The Penguins completed the sweep with a 4-3 win, but that isn't what sticks out in Richter's mind now.

"I can remember the first couple of shifts of the game, Lemieux and (Paul) Coffey came down on a 2-on-0," he said.

If not for a major injury to his left knee in 2000 and then to his right in 2001, or for two decisions he made to stay with the Rangers when free agency called, Richter's milestone victory would've come sooner and possibly somewhere else.

There was doubt as late as last season that Richter would reach No. 300 in New York. He missed the final nine games after a skull fracture when he was struck by a shot.

"You don't really get too far ahead of yourself if you can help it, and because of that you're probably less aware of a lot of the milestones," Richter said. "They sneak up, and then they're acknowledged. You give pause for a second and then you go back to work."

Richter entered last offseason four wins away and without a contract. On July 4, he signed a two-year deal worth $8 million to stay.

"I always felt a strong allegiance to this team and this organization," said Richter, the winningest goalie in Ranger history.

And in doing that, he has been able to form a core trio with captain Mark Messier and Brian Leetch. In 1994, they led the Rangers to their first Stanley Cup championship in 54 years.

"Of course, that year there were so many great memories, so much success, so many great feelings that it's tough to sort them out and keep them all in perspective," Richter said. "I think you do that more when you're finished playing."

Leetch and Richter have been together since 1989, and their 14 seasons as teammates is tops among current NHL players.

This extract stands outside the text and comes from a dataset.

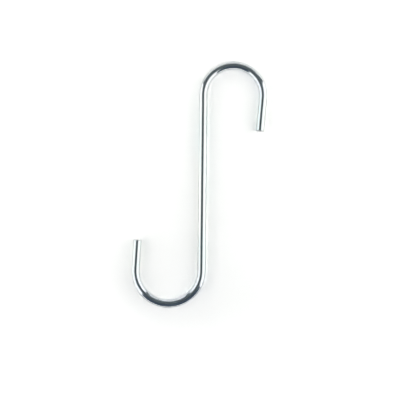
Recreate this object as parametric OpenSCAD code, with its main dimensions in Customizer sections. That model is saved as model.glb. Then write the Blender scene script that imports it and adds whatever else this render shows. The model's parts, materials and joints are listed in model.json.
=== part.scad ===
// S hook bent from one length of round wire.
//
// The hook lies flat, as it comes to rest on a table. The shank runs along +Y,
// the upper hook opens towards +X and the lower hook opens towards -X.
// The origin is under the middle of the hook's outline, on the surface it lies on.

/* [Wire] */
// Diameter of the round wire
wire_d = 4; // [2:0.5:6]
// How much thinner the wire is drawn where it is bent
bend_thinning = 0.02; // [0.02:0.01:0.1]
// Radius of the rounded edge at each cut end
end_edge_r = 0.4; // [0.1:0.1:0.9]

/* [Shank] */
// Length of the straight wire between the two bends
shank_l = 85.5; // [40:0.5:160]

/* [Upper hook] */
// Radius inside the bend that goes over the rail
upper_inner_r = 12.5; // [6:0.5:25]
// Angle that the bend goes past a half turn, which leans the tip in
upper_overbend = 4.5; // [0:0.5:10]
// Length of the straight leg, from the bend to the cut end
upper_leg_l = 16.25; // [5:0.25:30]

/* [Lower hook] */
// Radius inside the bend that carries the load
lower_inner_r = 14; // [6:0.5:25]
// Angle that the bend goes past a half turn, which leans the tip in
lower_overbend = 3; // [0:0.5:10]
// Length of the straight leg, from the bend to the cut end
lower_leg_l = 14; // [5:0.25:30]

/* [Hidden] */
$fn = 96;

half_turn = 180;
wire_r = wire_d / 2;
bent_wire_r = (wire_d - bend_thinning) / 2;
upper_bend_r = upper_inner_r + wire_r;
lower_bend_r = lower_inner_r + wire_r;

// Angle that each end of a bend runs on inside the straight wire. The two
// then share volume, and the wire is one solid right through.
run_in_angle = 0.5;

// Middle of the outline, measured from the foot of the straight shank
middle_x = upper_bend_r - lower_bend_r;
middle_y = (shank_l + upper_bend_r - lower_bend_r) / 2;

// Straight round wire along +Z
module straight_wire(length) {
    cylinder(r = wire_r, h = length);
}

// Round wire bent about +Z, from +X on through an angle
module bent_wire(bend_r, angle) {
    rotate([0, 0, -run_in_angle])
        rotate_extrude(angle = angle + 2 * run_in_angle)
            translate([bend_r, 0])
                circle(r = bent_wire_r);
}

// Half section of a leg, whose cut end is a flat face inside a rounded edge
module leg_section(length) {
    square([wire_r, length - end_edge_r]);
    square([wire_r - end_edge_r, length]);
    translate([wire_r - end_edge_r, length - end_edge_r])
        intersection() {
            circle(r = end_edge_r);
            square(end_edge_r);
        }
}

// Straight leg along +Z, from the bend to the cut end
module leg(length) {
    rotate_extrude()
        leg_section(length);
}

// One hook on the end of a shank that comes up +Y to the origin.
// The bend turns towards +X, and the leg comes back beside the shank.
module end_hook(bend_r, overbend, leg_l) {
    translate([bend_r, 0, 0])
        rotate([0, 0, -overbend]) {
            bent_wire(bend_r, half_turn + overbend);
            translate([bend_r, 0, 0])
                rotate([90, 0, 0])
                    leg(leg_l);
        }
}

module s_hook() {
    color("silver")
        translate([-middle_x, -middle_y, wire_r]) {
            rotate([-90, 0, 0])
                straight_wire(shank_l);
            translate([0, shank_l, 0])
                end_hook(upper_bend_r, upper_overbend, upper_leg_l);
            rotate([0, 0, half_turn])
                end_hook(lower_bend_r, lower_overbend, lower_leg_l);
        }
}

s_hook();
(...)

"He's been able to play and be here because he's been successful," Leetch said. "He's worked hard and that's the biggest reason."

Messier won five Stanley Cups with Edmonton, before being traded to New York in 1991. For so long, Messier was linked with goalie Grant Fuhr, who backstopped the Oiler dynasty.

Incredibly, Messier has played only one season fewer with Richter than the decade he spent with Fuhr.

"That's amazing. It goes so fast," Richter said.

Messier would've had more time with Richter if he didn't go to Vancouver for three years after the 1997 playoffs.

"Nobody has worked as hard at his game than Richter," said Messier, who returned two years ago. "Coming off two major knee surgeries as a goalie is unbelievable. Not many guys would be able to do it, and it goes to show what kind of character he has."

As for comparisons to Fuhr, Messier said they were very different except that both were at their best in the big games.

"Mike's a real pro," said Coach Bryan Trottier, who played against Richter during his Hall of Fame career. "He wants to be a wall in net."

Pavel Bure has only been Richter's teammate since late last season. But they were brought together by a moment during the 1994 finals when Bure starred for Vancouver.

Bure was awarded a penalty shot in Game 4. Richter turned him away, sparking the Rangers to the win and a 3-1 series lead.

"I wouldn't make another move," Bure said. "I think I did everything right, but in that situation he outplayed me and made a great save."

Richter and Bure both said that they haven't reminisced since they've shared a locker room. It was so long ago and now they are trying to get the Rangers back into the playoffs after a five-year absence.

"I still hope my best memories are ahead of me," Richter said. "I really believe this team can win the Stanley Cup. I believe in this organization."